** Objective **
Print the entire listing. Each line must match the original exactly.
=-=-=-=-=
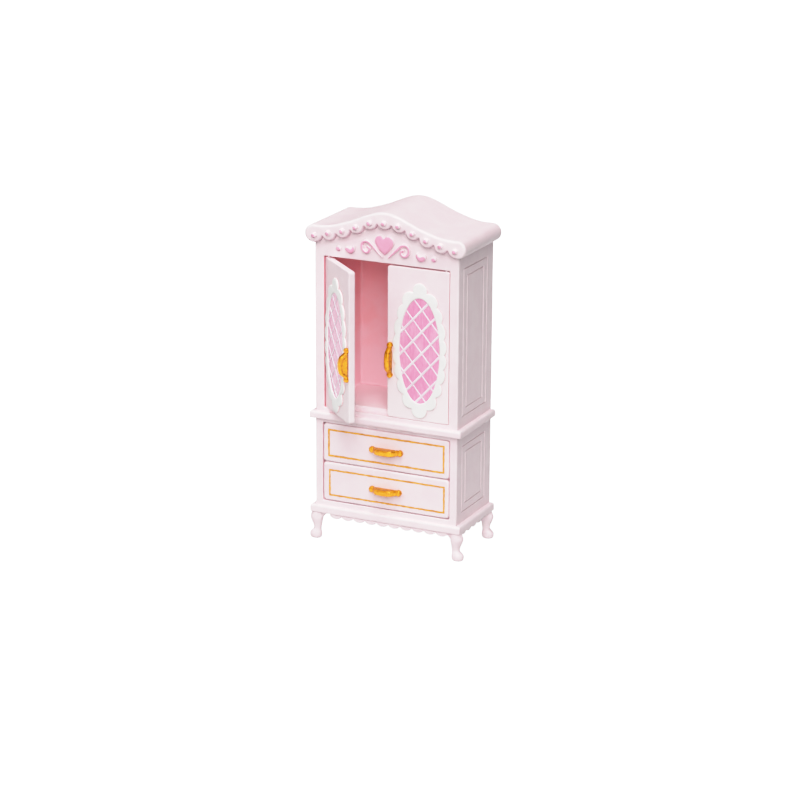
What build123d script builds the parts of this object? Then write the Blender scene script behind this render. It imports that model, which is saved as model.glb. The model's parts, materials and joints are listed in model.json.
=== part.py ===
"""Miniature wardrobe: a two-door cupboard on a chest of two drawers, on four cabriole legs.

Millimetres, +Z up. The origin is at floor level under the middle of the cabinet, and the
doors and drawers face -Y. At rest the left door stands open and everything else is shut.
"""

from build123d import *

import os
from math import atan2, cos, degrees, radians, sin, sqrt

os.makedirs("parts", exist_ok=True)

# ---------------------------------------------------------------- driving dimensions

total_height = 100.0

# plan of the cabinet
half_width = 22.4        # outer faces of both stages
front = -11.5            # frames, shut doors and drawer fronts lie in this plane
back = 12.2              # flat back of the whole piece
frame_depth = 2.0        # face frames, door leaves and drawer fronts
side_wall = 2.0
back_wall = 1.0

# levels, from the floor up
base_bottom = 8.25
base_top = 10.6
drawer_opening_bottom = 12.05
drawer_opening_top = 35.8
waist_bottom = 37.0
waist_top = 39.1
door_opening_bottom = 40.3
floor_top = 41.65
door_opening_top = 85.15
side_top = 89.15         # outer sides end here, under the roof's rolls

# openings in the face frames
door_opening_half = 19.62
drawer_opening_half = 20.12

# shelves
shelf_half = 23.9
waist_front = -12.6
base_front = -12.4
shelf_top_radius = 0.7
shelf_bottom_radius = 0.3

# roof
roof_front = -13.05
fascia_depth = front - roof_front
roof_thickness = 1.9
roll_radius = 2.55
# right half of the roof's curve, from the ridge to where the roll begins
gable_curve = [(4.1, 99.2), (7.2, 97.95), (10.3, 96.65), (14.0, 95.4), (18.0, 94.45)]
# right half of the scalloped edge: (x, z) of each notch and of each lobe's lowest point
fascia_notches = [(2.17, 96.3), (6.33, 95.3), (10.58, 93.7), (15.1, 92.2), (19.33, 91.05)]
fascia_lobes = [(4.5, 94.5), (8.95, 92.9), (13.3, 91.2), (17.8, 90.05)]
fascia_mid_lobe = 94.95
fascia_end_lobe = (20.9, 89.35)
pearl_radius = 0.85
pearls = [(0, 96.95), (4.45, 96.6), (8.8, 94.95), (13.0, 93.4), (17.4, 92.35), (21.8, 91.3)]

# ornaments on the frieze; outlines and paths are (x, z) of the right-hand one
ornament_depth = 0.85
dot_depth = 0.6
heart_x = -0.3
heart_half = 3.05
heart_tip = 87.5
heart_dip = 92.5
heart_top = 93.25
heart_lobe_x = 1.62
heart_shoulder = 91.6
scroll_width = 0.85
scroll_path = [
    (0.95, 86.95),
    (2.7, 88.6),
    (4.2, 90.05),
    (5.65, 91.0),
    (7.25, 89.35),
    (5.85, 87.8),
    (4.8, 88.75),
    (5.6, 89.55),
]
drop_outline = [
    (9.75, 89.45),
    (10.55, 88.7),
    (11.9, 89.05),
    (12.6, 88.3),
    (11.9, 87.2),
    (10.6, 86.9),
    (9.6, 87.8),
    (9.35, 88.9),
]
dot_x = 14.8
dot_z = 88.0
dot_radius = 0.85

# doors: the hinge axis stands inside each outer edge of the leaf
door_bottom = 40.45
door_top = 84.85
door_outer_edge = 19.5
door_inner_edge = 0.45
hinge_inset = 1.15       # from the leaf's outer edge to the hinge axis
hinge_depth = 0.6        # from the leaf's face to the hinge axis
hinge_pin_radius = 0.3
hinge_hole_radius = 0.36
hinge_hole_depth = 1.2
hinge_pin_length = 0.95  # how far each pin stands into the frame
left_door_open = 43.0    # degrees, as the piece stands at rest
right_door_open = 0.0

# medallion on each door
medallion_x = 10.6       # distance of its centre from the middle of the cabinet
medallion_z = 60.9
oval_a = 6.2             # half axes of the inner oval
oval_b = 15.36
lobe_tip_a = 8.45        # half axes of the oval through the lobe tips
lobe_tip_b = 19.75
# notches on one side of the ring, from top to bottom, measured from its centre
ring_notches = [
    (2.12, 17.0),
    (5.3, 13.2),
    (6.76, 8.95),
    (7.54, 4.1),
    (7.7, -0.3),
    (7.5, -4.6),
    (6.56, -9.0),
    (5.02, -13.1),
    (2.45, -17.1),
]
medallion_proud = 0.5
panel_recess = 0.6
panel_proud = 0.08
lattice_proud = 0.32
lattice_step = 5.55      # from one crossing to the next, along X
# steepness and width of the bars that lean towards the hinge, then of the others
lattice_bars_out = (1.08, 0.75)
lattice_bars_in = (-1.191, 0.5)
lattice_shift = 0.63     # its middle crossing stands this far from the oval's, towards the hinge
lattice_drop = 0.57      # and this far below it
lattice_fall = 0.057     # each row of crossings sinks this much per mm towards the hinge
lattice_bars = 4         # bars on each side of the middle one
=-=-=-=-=
** Task response **
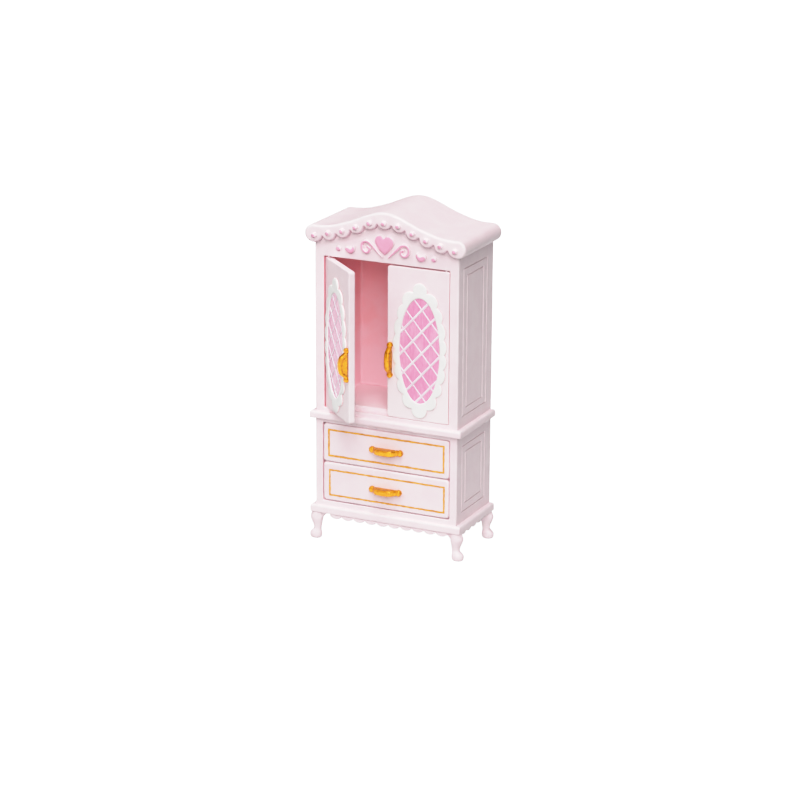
What build123d script builds the parts of this object? Then write the Blender scene script behind this render. It imports that model, which is saved as model.glb. The model's parts, materials and joints are listed in model.json.
=== part.py ===
"""Miniature wardrobe: a two-door cupboard on a chest of two drawers, on four cabriole legs.

Millimetres, +Z up. The origin is at floor level under the middle of the cabinet, and the
doors and drawers face -Y. At rest the left door stands open and everything else is shut.
"""

from build123d import *

import os
from math import atan2, cos, degrees, radians, sin, sqrt

os.makedirs("parts", exist_ok=True)

# ---------------------------------------------------------------- driving dimensions

total_height = 100.0

# plan of the cabinet
half_width = 22.4        # outer faces of both stages
front = -11.5            # frames, shut doors and drawer fronts lie in this plane
back = 12.2              # flat back of the whole piece
frame_depth = 2.0        # face frames, door leaves and drawer fronts
side_wall = 2.0
back_wall = 1.0

# levels, from the floor up
base_bottom = 8.25
base_top = 10.6
drawer_opening_bottom = 12.05
drawer_opening_top = 35.8
waist_bottom = 37.0
waist_top = 39.1
door_opening_bottom = 40.3
floor_top = 41.65
door_opening_top = 85.15
side_top = 89.15         # outer sides end here, under the roof's rolls

# openings in the face frames
door_opening_half = 19.62
drawer_opening_half = 20.12

# shelves
shelf_half = 23.9
waist_front = -12.6
base_front = -12.4
shelf_top_radius = 0.7
shelf_bottom_radius = 0.3

# roof
roof_front = -13.05
fascia_depth = front - roof_front
roof_thickness = 1.9
roll_radius = 2.55
# right half of the roof's curve, from the ridge to where the roll begins
gable_curve = [(4.1, 99.2), (7.2, 97.95), (10.3, 96.65), (14.0, 95.4), (18.0, 94.45)]
# right half of the scalloped edge: (x, z) of each notch and of each lobe's lowest point
fascia_notches = [(2.17, 96.3), (6.33, 95.3), (10.58, 93.7), (15.1, 92.2), (19.33, 91.05)]
fascia_lobes = [(4.5, 94.5), (8.95, 92.9), (13.3, 91.2), (17.8, 90.05)]
fascia_mid_lobe = 94.95
fascia_end_lobe = (20.9, 89.35)
pearl_radius = 0.85
pearls = [(0, 96.95), (4.45, 96.6), (8.8, 94.95), (13.0, 93.4), (17.4, 92.35), (21.8, 91.3)]

# ornaments on the frieze; outlines and paths are (x, z) of the right-hand one
ornament_depth = 0.85
dot_depth = 0.6
heart_x = -0.3
heart_half = 3.05
heart_tip = 87.5
heart_dip = 92.5
heart_top = 93.25
heart_lobe_x = 1.62
heart_shoulder = 91.6
scroll_width = 0.85
scroll_path = [
    (0.95, 86.95),
    (2.7, 88.6),
    (4.2, 90.05),
    (5.65, 91.0),
    (7.25, 89.35),
    (5.85, 87.8),
    (4.8, 88.75),
    (5.6, 89.55),
]
drop_outline = [
    (9.75, 89.45),
    (10.55, 88.7),
    (11.9, 89.05),
    (12.6, 88.3),
    (11.9, 87.2),
    (10.6, 86.9),
    (9.6, 87.8),
    (9.35, 88.9),
]
dot_x = 14.8
dot_z = 88.0
dot_radius = 0.85

# doors: the hinge axis stands inside each outer edge of the leaf
door_bottom = 40.45
door_top = 84.85
door_outer_edge = 19.5
door_inner_edge = 0.45
hinge_inset = 1.15       # from the leaf's outer edge to the hinge axis
hinge_depth = 0.6        # from the leaf's face to the hinge axis
hinge_pin_radius = 0.3
hinge_hole_radius = 0.36
hinge_hole_depth = 1.2
hinge_pin_length = 0.95  # how far each pin stands into the frame
left_door_open = 43.0    # degrees, as the piece stands at rest
right_door_open = 0.0

# medallion on each door
medallion_x = 10.6       # distance of its centre from the middle of the cabinet
medallion_z = 60.9
oval_a = 6.2             # half axes of the inner oval
oval_b = 15.36
lobe_tip_a = 8.45        # half axes of the oval through the lobe tips
lobe_tip_b = 19.75
# notches on one side of the ring, from top to bottom, measured from its centre
ring_notches = [
    (2.12, 17.0),
    (5.3, 13.2),
    (6.76, 8.95),
    (7.54, 4.1),
    (7.7, -0.3),
    (7.5, -4.6),
    (6.56, -9.0),
    (5.02, -13.1),
    (2.45, -17.1),
]
medallion_proud = 0.5
panel_recess = 0.6
panel_proud = 0.08
lattice_proud = 0.32
lattice_step = 5.55      # from one crossing to the next, along X
# steepness and width of the bars that lean towards the hinge, then of the others
lattice_bars_out = (1.08, 0.75)
lattice_bars_in = (-1.191, 0.5)
lattice_shift = 0.63     # its middle crossing stands this far from the oval's, towards the hinge
lattice_drop = 0.57      # and this far below it
lattice_fall = 0.057     # each row of crossings sinks this much per mm towards the hinge
lattice_bars = 4         # bars on each side of the middle one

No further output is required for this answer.